I can understand producers who prefer to specialise and excel in one specific sound and it’s commendable if that is what works best for them. For me, I make it a point to treat every song, every project as a journey of discovery and learning. I like to think that taking on such a range of projects not only makes me a better producer, but also and more importantly, a better listener.
You’ve worked with the wonderful Dana Hourani on her album Ensanein. I noticed that you co-produced some of these tracks with multi-instrumentalist Nasir Al Bashir and singer-songwriter Zef. How do you find these co-productions and how does the experience compare to producing by yourself?
Historically, the previous generation of music makers – especially from our region – were always reluctant to join forces. I couldn’t tell you whether it was a cultural thing, or if it was out of ego, or if maybe it was just that the right market conditions weren’t there.

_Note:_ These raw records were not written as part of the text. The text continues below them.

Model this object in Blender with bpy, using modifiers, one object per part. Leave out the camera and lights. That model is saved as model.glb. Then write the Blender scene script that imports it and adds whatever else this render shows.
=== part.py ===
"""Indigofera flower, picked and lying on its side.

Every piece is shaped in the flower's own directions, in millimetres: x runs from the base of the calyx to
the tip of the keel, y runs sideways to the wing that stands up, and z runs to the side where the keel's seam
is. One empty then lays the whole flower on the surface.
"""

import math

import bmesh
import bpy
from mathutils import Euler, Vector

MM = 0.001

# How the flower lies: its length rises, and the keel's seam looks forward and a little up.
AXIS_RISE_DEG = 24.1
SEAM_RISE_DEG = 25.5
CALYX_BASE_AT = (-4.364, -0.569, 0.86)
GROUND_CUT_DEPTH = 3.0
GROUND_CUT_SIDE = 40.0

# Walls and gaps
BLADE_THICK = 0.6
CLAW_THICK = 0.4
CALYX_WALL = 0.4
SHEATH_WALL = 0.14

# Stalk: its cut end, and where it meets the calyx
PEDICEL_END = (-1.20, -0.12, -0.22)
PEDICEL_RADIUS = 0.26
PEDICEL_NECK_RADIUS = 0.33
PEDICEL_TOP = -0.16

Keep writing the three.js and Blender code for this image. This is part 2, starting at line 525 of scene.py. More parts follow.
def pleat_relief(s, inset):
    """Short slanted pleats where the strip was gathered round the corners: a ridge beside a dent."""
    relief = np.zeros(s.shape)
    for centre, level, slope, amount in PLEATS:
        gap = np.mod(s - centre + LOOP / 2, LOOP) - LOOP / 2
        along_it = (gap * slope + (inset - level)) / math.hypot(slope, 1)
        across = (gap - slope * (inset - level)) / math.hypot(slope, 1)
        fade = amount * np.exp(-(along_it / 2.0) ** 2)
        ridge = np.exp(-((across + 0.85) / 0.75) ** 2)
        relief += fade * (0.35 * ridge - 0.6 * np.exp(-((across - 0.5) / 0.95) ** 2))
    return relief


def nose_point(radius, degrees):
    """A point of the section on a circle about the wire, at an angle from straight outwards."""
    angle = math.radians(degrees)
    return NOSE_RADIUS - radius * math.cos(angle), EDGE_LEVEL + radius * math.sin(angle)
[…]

Most, if not all, young producers making waves today are all about collaboration, teamwork and co-creation. We have so much to learn from each other, to share with each other, so many ways to lift each other up musically and professionally. I couldn’t be prouder of this generation.
You’ve been vocal about your determination this year to reach out to more independent artists. What’s motivated this? What do you hope to create?
That’s the focus right now. I could go on and on about market trends, but the songs on our playlists speak for themselves. If you’re a new artist who has something special to present to the world, the time is now. The gap is massive. People want something new, quickly, and you better catch their attention before they move on to something else.
The plan is to be at the forefront, helping as many talented and creative acts cross the finish line. I’m blessed to be working with Tarek ElMendelek, my manager, on scouting and discovering the next big sound, the next generation of chart dominators. He’s always been a big supporter of rising and developing artists that eventually crossed over and blew up. He has a flawless ear for this. I feel we have a strong strategy and very exciting targets. It’s going to be a big year.